Houston is nothing short of effusive about the theatre professionals he respects and has enjoyed working with. Of Gregory Doran, who directed Sejanus: His Fall and will again direct Houston in Coriolanus, Houston proclaims “I find being with him ludicrously easy”, while future co-star Suzman is “the business”. “Being in a room with Ray Winston”, who Houston worked with on ITV’s Henry VIII “is enjoyable. You could be eating grapes or anything, it wouldn’t matter what you were doing, he is one hell of a man.”
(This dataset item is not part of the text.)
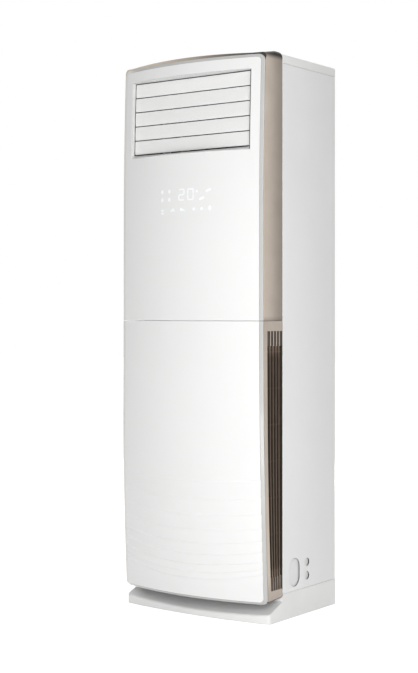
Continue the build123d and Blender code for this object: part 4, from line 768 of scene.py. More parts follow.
for polygon in sleeve.data.polygons:
    right_lip = polygon.center.x > SLEEVE_EDGE[0] and polygon.normal.y < -0.3
    if right_lip or polygon.center.y > PAINTED_SHADE_Y:
        polygon.material_index = 1

# ---------------------------------------------------------------- louvres
# Five long moulded blades with softly crowned faces and rolled lower edges.
# Each turns on a pin at either end, and its right pin carries a crank for the common link.
LOUVRE_HALF = 0.2362
LOUVRE_PITCH = 0.0475
LOUVRE_LOW = 1.52775
LOUVRE_RISE = 0.0222
LOUVRE_BODY = 0.003
PIVOT_OFFSET = 0.005
PIN_RADIUS = 0.0025
PIN_START = 0.2354
PIN_END = 0.2406
PIN_EDGE = 0.0003
WEB_X = (0.233, 0.2358)
CRANK_X = (0.242, 0.2445)
CRANK_ARM = 0.012
CRANK_HALF = 0.0035
CRANK_PIN = 0.0015
CRANK_PIN_END = 0.2482
DRIVEN_PIN_END = 0.249

louvre_white = surface(
    "louvre_satin", (0.84, 0.84, 0.83), (0.82, 0.82, 0.81), 5, 700, (0.22, 0.32), 0.00003, coat=0.15
)


def bar(outline, start, end):
    """A bar along X with broken edges, whose outline is worked out at each inset."""
    edge = math.copysign(PIN_EDGE, end - start)
    places = ((start, PIN_EDGE), (start + edge, 0.0), (end - edge, 0.0), (end, PIN_EDGE))
    return rings([[(x, y, z) for y, z in outline(inset)] for x, inset in places])


def rod(y, z, radius, start, end):
    """A round pin along X."""
    return bar(lambda inset: [(y + u, z + v) for u, v in circle(radius - inset, 20)], start, end)


def strap(y0, y1, z, half, start, end):
    """A flat strap with round ends in a Y-Z plane, between two values of X."""
    ends = [(y1, math.radians(90 - 15 * i)) for i in range(13)]
    ends += [(y0, math.radians(270 - 15 * i)) for i in range(13)]
    return bar(lambda inset: [
        (y + (half - inset) * math.cos(turn), z + (half - inset) * math.sin(turn))
        for y, turn in ends
    ], start, end)


blade_section = [(0.0005, -0.0190), (0.0012, 0.0014 - LOUVRE_RISE), (0.0022, -LOUVRE_RISE)]
blade_section += [(LOUVRE_BODY, 0.0004 - LOUVRE_RISE), (LOUVRE_BODY, LOUVRE_RISE - 0.0006)]
blade_section += [(0.0024, LOUVRE_RISE), (0.0011, LOUVRE_RISE), (0.0006, LOUVRE_RISE - 0.0004)]
blade_section += [(0.0003, LOUVRE_RISE - 0.0016)]
blade_section += [(0.0005 * (h / 0.019) ** 2 - 0.0002, h) for h in (0.016, 0.010, 0.004, -0.004)]
blade_section += [(0.0, -0.010), (0.0002, -0.015)]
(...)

When something or someone intrigues or pleases Houston, he is nothing but enthusiastic about them. He reacts the same to the playwrights whose words he speaks, proclaiming that they are offering him an education. This enthusiasm is spread far and wide through Houston’s own work in education. He teaches courses for students from Duke University, utilising his own love of acting and Shakespeare as a teaching tool.

"He is like the big daddy of classical theatre."

Talk returns to performance, and the fact that Houston does not think about the lines or the blocking on stage, he is so consumed with the character. It’s a process he refers to as taking the role into his muscles, and gives him the ability to react however he wants to what is going on. It is an effect that is possibly hard to explain without sounding ever-so-slightly silly: “You can listen to an incredible rendition of some violin concerto done by an absolute master or you can hear it done by an incredibly proficient musician, and you can hear the difference. They’re the same notes, [or for acting] they’re the same words, but digesting the text right into the muscles leaves you free to play jazz in the moment.” Thinking back over the explanation, Houston qualifies it with his head in his hands: “That may be one of the w**kiest things I’ve ever said!”

Believe What You Will plays at Trafalgar Studio 1 until 11 Feb, when it is followed in the Gunpowder season by Speaking Like Magpies, in which Houston plays James I.